Set task - Starting at the line containing "Reconstruct the object", copy each line exactly, ending with the line containing "screw_head_h = 12; // [8:1:16]". Leave out everything else.

Dataset records -

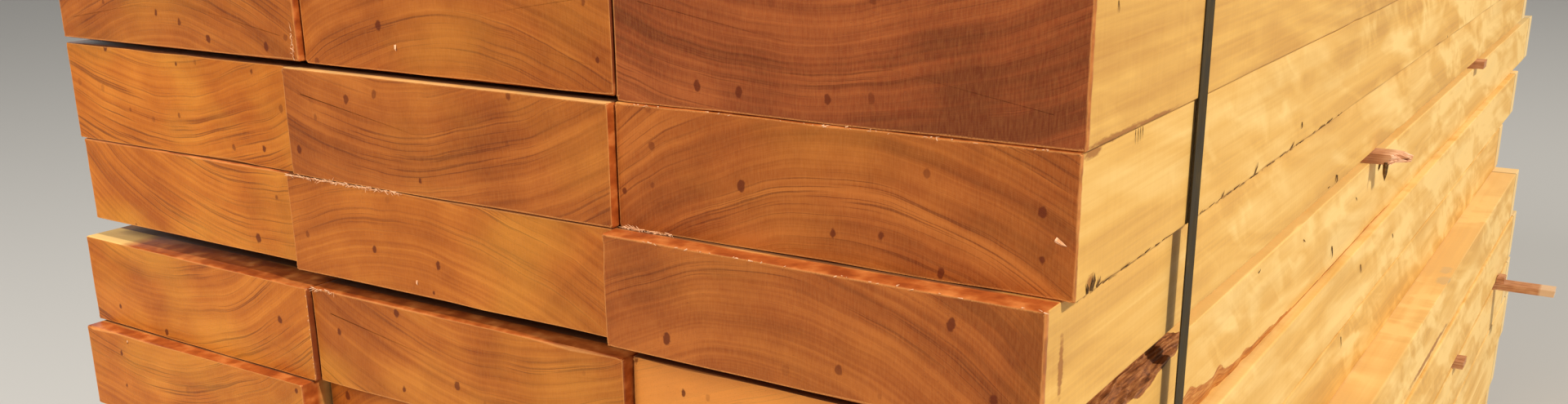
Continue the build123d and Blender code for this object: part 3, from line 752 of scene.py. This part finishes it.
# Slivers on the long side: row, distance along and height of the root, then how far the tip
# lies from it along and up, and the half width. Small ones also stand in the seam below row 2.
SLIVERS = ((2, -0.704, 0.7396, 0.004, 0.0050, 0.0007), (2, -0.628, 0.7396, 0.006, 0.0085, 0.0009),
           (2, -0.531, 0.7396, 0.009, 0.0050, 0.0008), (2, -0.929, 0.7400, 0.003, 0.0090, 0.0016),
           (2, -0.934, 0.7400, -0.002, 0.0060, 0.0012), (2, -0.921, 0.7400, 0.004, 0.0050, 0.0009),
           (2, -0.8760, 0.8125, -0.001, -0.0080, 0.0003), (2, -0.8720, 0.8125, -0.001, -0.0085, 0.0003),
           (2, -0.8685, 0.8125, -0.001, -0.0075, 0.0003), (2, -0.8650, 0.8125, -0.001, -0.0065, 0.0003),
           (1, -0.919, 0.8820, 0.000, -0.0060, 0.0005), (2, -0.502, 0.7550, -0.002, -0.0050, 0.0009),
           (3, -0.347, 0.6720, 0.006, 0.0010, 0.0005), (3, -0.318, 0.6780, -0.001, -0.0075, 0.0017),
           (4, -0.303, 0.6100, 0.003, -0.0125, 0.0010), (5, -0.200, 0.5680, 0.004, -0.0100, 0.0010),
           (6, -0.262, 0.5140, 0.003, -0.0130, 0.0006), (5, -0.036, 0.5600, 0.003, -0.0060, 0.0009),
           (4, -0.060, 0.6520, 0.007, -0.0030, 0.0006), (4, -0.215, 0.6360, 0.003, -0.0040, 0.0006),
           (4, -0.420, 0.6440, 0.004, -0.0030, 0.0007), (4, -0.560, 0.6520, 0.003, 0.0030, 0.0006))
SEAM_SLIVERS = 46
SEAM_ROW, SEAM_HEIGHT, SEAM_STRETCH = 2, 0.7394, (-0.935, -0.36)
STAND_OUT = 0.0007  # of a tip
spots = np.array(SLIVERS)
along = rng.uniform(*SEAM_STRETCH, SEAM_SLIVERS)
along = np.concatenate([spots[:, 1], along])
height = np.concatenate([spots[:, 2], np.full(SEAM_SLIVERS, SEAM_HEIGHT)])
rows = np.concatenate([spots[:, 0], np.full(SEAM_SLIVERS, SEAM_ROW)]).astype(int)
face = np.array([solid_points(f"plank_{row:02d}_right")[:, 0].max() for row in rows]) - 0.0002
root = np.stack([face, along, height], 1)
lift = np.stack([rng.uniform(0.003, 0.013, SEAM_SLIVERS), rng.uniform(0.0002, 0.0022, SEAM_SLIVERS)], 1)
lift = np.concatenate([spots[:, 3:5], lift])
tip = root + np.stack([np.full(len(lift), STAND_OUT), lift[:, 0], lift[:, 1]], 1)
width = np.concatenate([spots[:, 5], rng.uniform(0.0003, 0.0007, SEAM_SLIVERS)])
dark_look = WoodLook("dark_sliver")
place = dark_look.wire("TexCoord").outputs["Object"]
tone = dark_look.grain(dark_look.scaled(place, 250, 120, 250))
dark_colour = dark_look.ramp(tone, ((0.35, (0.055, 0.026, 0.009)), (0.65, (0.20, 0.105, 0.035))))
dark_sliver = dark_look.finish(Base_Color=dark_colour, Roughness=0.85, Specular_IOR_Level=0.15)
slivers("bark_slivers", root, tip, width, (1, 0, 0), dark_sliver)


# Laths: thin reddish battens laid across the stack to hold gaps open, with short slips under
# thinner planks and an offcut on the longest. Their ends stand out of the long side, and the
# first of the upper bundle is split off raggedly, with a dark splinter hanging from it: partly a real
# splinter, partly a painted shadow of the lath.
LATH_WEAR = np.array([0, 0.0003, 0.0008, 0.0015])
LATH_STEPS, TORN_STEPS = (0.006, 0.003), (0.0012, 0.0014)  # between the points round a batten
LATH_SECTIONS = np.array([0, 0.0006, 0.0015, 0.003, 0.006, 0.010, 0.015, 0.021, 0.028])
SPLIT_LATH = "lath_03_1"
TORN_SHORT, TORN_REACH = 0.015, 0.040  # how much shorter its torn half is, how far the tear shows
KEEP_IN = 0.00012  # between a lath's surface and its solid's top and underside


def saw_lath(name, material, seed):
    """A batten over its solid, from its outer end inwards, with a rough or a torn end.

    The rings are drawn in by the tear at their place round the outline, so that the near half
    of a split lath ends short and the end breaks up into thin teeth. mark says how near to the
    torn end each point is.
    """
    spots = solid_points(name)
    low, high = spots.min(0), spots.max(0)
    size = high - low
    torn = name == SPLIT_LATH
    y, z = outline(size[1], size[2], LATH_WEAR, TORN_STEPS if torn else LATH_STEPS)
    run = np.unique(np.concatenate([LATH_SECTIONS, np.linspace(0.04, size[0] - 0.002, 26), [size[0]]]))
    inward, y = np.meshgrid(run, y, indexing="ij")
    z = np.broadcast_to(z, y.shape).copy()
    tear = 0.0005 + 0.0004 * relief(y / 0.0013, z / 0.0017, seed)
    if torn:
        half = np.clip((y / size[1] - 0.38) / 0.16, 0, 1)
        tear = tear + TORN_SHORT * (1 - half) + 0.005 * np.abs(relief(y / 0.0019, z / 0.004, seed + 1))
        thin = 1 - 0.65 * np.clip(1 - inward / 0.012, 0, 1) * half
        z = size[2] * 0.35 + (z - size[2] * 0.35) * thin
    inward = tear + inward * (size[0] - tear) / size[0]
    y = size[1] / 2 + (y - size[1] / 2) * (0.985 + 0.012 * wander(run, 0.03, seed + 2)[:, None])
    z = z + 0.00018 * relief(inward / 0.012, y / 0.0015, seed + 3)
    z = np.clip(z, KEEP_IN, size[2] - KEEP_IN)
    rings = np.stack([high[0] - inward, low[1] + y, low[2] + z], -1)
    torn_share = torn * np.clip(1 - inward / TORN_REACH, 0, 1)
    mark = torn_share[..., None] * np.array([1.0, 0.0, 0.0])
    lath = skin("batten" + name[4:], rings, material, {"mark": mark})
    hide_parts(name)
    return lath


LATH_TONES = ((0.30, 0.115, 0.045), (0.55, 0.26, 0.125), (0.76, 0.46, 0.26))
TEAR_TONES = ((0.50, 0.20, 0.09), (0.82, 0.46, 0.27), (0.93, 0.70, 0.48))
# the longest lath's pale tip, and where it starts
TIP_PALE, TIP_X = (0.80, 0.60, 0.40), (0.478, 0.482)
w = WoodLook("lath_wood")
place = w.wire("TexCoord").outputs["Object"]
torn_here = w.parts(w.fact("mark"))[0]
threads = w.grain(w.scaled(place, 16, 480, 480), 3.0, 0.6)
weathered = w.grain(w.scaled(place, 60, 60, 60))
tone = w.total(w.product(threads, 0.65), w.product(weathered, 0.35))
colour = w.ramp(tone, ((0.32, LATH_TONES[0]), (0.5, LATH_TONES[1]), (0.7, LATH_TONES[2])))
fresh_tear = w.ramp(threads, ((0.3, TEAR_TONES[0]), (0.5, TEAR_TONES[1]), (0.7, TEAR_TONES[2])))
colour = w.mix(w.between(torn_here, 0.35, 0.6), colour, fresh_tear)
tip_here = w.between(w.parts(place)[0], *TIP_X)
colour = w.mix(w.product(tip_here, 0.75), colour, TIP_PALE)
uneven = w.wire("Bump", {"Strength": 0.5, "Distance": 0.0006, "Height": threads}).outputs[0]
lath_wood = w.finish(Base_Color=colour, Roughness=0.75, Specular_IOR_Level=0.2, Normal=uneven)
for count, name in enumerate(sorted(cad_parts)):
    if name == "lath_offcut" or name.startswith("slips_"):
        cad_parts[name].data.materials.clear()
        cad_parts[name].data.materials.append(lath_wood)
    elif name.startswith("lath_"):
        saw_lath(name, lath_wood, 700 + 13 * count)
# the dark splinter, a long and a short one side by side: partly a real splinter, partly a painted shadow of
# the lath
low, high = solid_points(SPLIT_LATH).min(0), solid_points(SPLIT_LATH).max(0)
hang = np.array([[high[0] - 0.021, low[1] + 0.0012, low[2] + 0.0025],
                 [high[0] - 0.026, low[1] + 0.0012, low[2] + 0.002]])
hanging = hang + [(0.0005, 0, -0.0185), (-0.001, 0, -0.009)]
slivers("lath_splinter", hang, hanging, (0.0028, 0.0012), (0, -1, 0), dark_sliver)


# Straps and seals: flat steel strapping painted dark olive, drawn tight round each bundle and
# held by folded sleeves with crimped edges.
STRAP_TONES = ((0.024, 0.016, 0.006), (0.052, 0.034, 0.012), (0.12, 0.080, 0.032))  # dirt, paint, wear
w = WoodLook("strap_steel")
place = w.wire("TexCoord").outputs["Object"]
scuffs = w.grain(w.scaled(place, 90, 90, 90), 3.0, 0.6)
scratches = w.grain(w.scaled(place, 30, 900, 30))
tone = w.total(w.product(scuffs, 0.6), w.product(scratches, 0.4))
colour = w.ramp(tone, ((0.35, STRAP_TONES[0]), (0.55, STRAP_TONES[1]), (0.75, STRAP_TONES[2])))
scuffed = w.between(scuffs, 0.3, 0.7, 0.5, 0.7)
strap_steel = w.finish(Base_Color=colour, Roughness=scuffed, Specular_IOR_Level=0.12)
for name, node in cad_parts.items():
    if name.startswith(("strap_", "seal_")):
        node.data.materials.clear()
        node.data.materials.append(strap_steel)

...

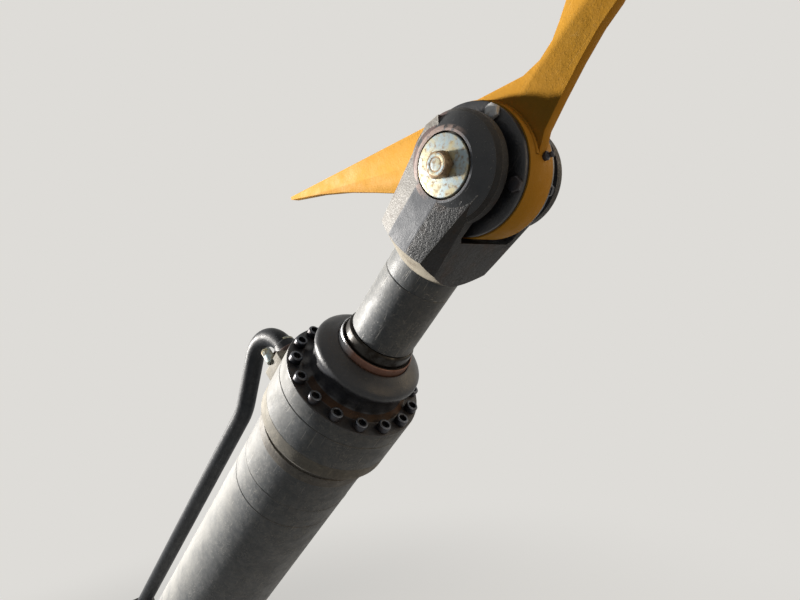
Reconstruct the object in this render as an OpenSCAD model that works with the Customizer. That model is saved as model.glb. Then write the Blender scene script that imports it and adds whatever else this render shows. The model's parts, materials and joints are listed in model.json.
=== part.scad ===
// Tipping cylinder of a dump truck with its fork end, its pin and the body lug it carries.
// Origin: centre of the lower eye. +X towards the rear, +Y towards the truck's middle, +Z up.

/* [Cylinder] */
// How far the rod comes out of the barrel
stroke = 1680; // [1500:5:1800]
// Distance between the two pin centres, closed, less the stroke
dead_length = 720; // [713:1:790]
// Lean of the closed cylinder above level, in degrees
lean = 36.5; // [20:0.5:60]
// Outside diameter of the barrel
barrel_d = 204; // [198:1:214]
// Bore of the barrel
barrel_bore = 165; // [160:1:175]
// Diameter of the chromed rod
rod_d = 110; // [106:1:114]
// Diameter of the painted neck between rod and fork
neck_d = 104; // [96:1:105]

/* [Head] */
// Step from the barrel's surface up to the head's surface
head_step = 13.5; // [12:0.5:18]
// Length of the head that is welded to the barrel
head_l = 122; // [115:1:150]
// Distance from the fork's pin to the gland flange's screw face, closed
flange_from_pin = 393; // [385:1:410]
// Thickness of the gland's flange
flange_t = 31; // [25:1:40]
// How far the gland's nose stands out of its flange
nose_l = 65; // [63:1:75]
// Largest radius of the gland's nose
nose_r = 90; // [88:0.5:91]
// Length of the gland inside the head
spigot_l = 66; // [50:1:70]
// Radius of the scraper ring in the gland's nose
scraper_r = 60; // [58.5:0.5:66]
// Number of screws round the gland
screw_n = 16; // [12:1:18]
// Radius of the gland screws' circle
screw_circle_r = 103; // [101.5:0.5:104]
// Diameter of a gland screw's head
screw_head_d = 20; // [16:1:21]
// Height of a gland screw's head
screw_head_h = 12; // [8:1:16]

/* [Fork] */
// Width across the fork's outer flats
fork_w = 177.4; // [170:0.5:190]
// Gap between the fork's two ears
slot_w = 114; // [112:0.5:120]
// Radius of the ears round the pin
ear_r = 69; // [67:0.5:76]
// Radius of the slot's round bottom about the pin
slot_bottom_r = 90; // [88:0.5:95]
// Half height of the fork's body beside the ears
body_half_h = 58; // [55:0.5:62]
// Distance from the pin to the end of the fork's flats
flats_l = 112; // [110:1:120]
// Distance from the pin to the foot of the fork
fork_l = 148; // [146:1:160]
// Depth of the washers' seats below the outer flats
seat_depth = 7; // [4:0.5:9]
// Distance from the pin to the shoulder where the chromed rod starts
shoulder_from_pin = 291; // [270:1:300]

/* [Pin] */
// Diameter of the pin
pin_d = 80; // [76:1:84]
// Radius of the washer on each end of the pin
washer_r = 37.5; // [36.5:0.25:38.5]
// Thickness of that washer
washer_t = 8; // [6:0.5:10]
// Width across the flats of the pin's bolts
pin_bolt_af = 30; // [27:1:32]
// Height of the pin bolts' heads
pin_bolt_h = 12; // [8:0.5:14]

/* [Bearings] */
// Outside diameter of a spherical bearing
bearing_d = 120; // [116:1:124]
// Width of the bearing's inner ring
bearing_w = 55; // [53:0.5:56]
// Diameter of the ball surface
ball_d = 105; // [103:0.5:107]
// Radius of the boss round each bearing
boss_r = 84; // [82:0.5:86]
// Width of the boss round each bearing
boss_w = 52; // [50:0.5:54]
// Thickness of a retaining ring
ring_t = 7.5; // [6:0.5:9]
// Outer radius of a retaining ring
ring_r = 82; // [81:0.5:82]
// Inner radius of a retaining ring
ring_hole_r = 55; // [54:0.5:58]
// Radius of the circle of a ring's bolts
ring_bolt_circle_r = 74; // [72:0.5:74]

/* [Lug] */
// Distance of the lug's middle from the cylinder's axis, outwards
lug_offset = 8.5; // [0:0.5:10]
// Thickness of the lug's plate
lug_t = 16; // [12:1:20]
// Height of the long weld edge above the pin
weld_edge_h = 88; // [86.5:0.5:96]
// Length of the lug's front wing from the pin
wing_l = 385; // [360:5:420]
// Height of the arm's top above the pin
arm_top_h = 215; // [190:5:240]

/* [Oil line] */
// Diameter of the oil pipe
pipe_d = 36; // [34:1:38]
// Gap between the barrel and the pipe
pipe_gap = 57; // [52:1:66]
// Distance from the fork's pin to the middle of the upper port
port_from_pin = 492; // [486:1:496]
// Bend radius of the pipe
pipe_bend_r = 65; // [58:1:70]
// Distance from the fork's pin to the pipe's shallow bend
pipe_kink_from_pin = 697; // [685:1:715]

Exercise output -
Reconstruct the object in this render as an OpenSCAD model that works with the Customizer. That model is saved as model.glb. Then write the Blender scene script that imports it and adds whatever else this render shows. The model's parts, materials and joints are listed in model.json.
=== part.scad ===
// Tipping cylinder of a dump truck with its fork end, its pin and the body lug it carries.
// Origin: centre of the lower eye. +X towards the rear, +Y towards the truck's middle, +Z up.

/* [Cylinder] */
// How far the rod comes out of the barrel
stroke = 1680; // [1500:5:1800]
// Distance between the two pin centres, closed, less the stroke
dead_length = 720; // [713:1:790]
// Lean of the closed cylinder above level, in degrees
lean = 36.5; // [20:0.5:60]
// Outside diameter of the barrel
barrel_d = 204; // [198:1:214]
// Bore of the barrel
barrel_bore = 165; // [160:1:175]
// Diameter of the chromed rod
rod_d = 110; // [106:1:114]
// Diameter of the painted neck between rod and fork
neck_d = 104; // [96:1:105]

/* [Head] */
// Step from the barrel's surface up to the head's surface
head_step = 13.5; // [12:0.5:18]
// Length of the head that is welded to the barrel
head_l = 122; // [115:1:150]
// Distance from the fork's pin to the gland flange's screw face, closed
flange_from_pin = 393; // [385:1:410]
// Thickness of the gland's flange
flange_t = 31; // [25:1:40]
// How far the gland's nose stands out of its flange
nose_l = 65; // [63:1:75]
// Largest radius of the gland's nose
nose_r = 90; // [88:0.5:91]
// Length of the gland inside the head
spigot_l = 66; // [50:1:70]
// Radius of the scraper ring in the gland's nose
scraper_r = 60; // [58.5:0.5:66]
// Number of screws round the gland
screw_n = 16; // [12:1:18]
// Radius of the gland screws' circle
screw_circle_r = 103; // [101.5:0.5:104]
// Diameter of a gland screw's head
screw_head_d = 20; // [16:1:21]
// Height of a gland screw's head
screw_head_h = 12; // [8:1:16]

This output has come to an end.